Evidently, how does all of this become an artwork? 

For me the research period thus far has proved to be extremely challenging, both with regard to my projected plan as an artist, but also my sense of what constitutes the discrete elements of the project, itself. Ill equipped as a sociologist I have struggled to formalize my research in the area, and, as a collaborating artist and activist in Ollin Calli’s agenda, I have equally experienced divergent orientations to their collective work. In many ways I have realized that the impetus for my research remains embedded in certain, perhaps, idiosyncratic concerns within the arts, these being relatable to the role of aesthetics and moral encounter. If the arts are to successfully mediate representation of social fabrics, we must further situate ourselves as artists within those settings.

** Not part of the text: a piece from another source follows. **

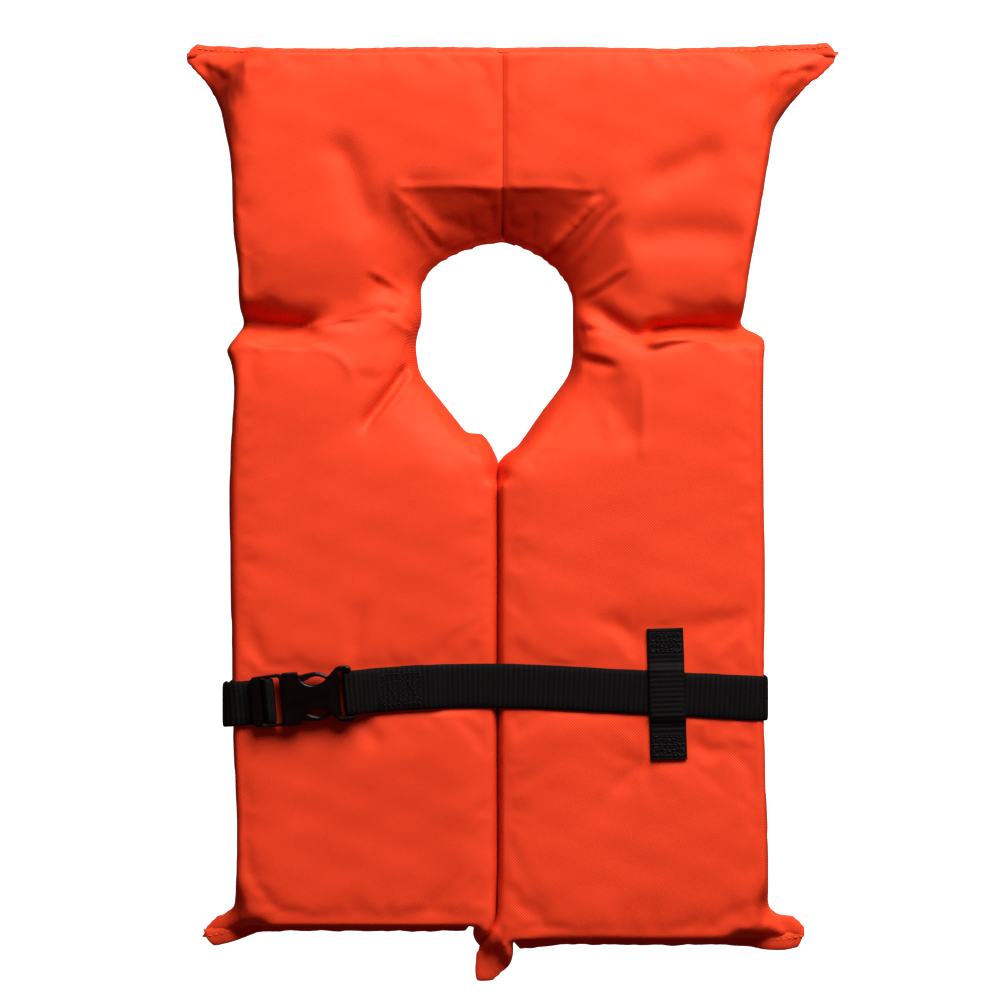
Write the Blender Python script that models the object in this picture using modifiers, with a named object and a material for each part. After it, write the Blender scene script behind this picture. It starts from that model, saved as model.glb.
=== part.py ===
"""Keyhole life jacket, lying flat with its outer face up.

Two front sections and a headrest, each a sewn nylon cover round layers of foam, are
held together by a webbing belt with a side-release buckle. Lengths are millimetres
in the script and metres in Blender. X is across the jacket, Y runs from the hems to
the headrest, Z is up, and X = 0 is the slit between the front sections.
"""

import math

import bmesh
import bpy
from mathutils import Matrix, Vector

MM = 0.001

# The padded body
THICKNESS = 60.0
MID_Z = THICKNESS / 2
HALF_WIDTH = 154.0
FABRIC = 0.8
HEADREST_END_Y = 262.0
HEADREST_FOLD_Y = 107.0
FRONT_FOLD_Y = 91.0
FOLD_AXIS_Y = (HEADREST_FOLD_Y + FRONT_FOLD_Y) / 2
FOLD_AXIS_Z = 36.0
LEFT_HEM_Y = -237.0
RIGHT_HEM_Y = -246.0
SLIT_HALF_GAP = 1.0
BACK_SEAM_HALF_GAP = 0.2

# The keyhole for the neck
NECK_RADIUS = 45.0
NECK_CENTRE_Y = 109.0
NECK_TAPER_Y = 82.0
NECK_APEX_Y = 27.0
NECK_TAPER_POWER = 1.25

# Where the foam stops round the neck, which is where the cover starts to slope down
WINDOW_TOP_Y = 184.0
WINDOW_BOTTOM_Y = 21.0
WINDOW_HALF_WIDTH = 77.0
WINDOW_SHOULDER_HALF_WIDTH = 86.0

# How the cover rounds over: inset of the flat face from the edge, and how square it is
WALL_INSET = 8.0
WALL_POWER = 4.0
HEADREST_FOLD_INSET = 22.0
HEADREST_FOLD_POWER = 2.0
NECK_POWER = 1.25
CORNER_RADIUS = 10.0
FOLD_CORNER_RADIUS = HEADREST_FOLD_INSET + 3
MOUTH_HALF_HEIGHT = 4.0
PROFILE_HEIGHTS = (0.0, 0.4, 0.7, 0.88, 0.97, 1.0)
ARC_STEPS = 3
NECK_STEPS = 8

# Foam
FOAM_LAYERS = 4
FOAM_GAP = 0.3
FOAM_FLOOR = 3.8
FOAM_CEILING = THICKNESS - FABRIC - 0.4
FOAM_CLEARANCE = 2.4
HEEL_CHAMFER = 8.0

# Webbing belt, and the line that its middle follows over the pads
WEBBING = 1.6
BELT_WIDTH = 25.4
LAYER_GAP = 0.4
LOW_LAYER_Z = THICKNESS + LAYER_GAP + WEBBING / 2
HIGH_LAYER_Z = LOW_LAYER_Z + WEBBING + LAYER_GAP
UNDER_LAYER_Z = 0.3 + WEBBING / 2
BUCKLE_TILT = math.radians(5.6)
RIGHT_FALL = math.radians(3.0)
BEND_START_X = -80.0
BEND_END_X = 30.0
BELT_SIDE_X = HALF_WIDTH + LAYER_GAP + WEBBING / 2
BELT_JOIN_X = -99.0
LOOP_END_X = -39.0
RECESS_DEPTH = 2.4
RECESS_LOW_Y = -129.0
RECESS_HIGH_Y = -95.0
RECESS_RAMP = 2.0
TAIL_END_Z = 24.0

# Keeper tab over the belt
TAB_WIDTH = 21.0
TAB_TOP = (96.0, -69.8)
TAB_BOTTOM = (98.4, -145.4)

# Side-release buckle: its own frame has X along the belt from the mouth to the end bar
MOUTH_X = -122.9
MOUTH_Y = -110.5
BUCKLE_Z = 67.0
FEMALE_HALF_THICK = 5.0
CAVITY_HALF_THICK = 3.3
CAVITY_HALF_WIDTH = 13.4
CAVITY_END = 27.6
MALE_HALF_THICK = 2.7
ARM_HALF_THICK = 2.9
WEBBING_SLOT_HALF_WIDTH = 13.1
ADJUSTER_END = -18.0
ADJUSTER_SLOT = (-12.0, -1.2)
ADJUSTER_BAR_S = -8.1
ADJUSTER_BAR_RADIUS = 1.3
FRONT_BAR_END = 4.0
ARM_PIVOT = (6.3, 11.0)
ARM_ROOT_RADIUS = 2.0
END_SLOT = (32.5, 36.6)
END_BAR_S = 38.4
END_BAR_HALF_THICK = 1.7
FEMALE_END = 40.2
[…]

This calls for increasingly situated investigations which test the artist’s ability to operate from the immediate practice of social configurations. The greatest obstacle I experience in that process is what I would describe as “transferability” and the potential for consolidation of social practice into symbolic orders. Placing, as I have done, video footage and testimony in the domain of art making renders a nearly inescapable collapse, in which the subjectivities of participants on either end of the camera become fixed actors. While it is often art making’s goal to erode those explicit boundaries, it is difficult to say who benefits from exposure to the knowledge produced under such criteria.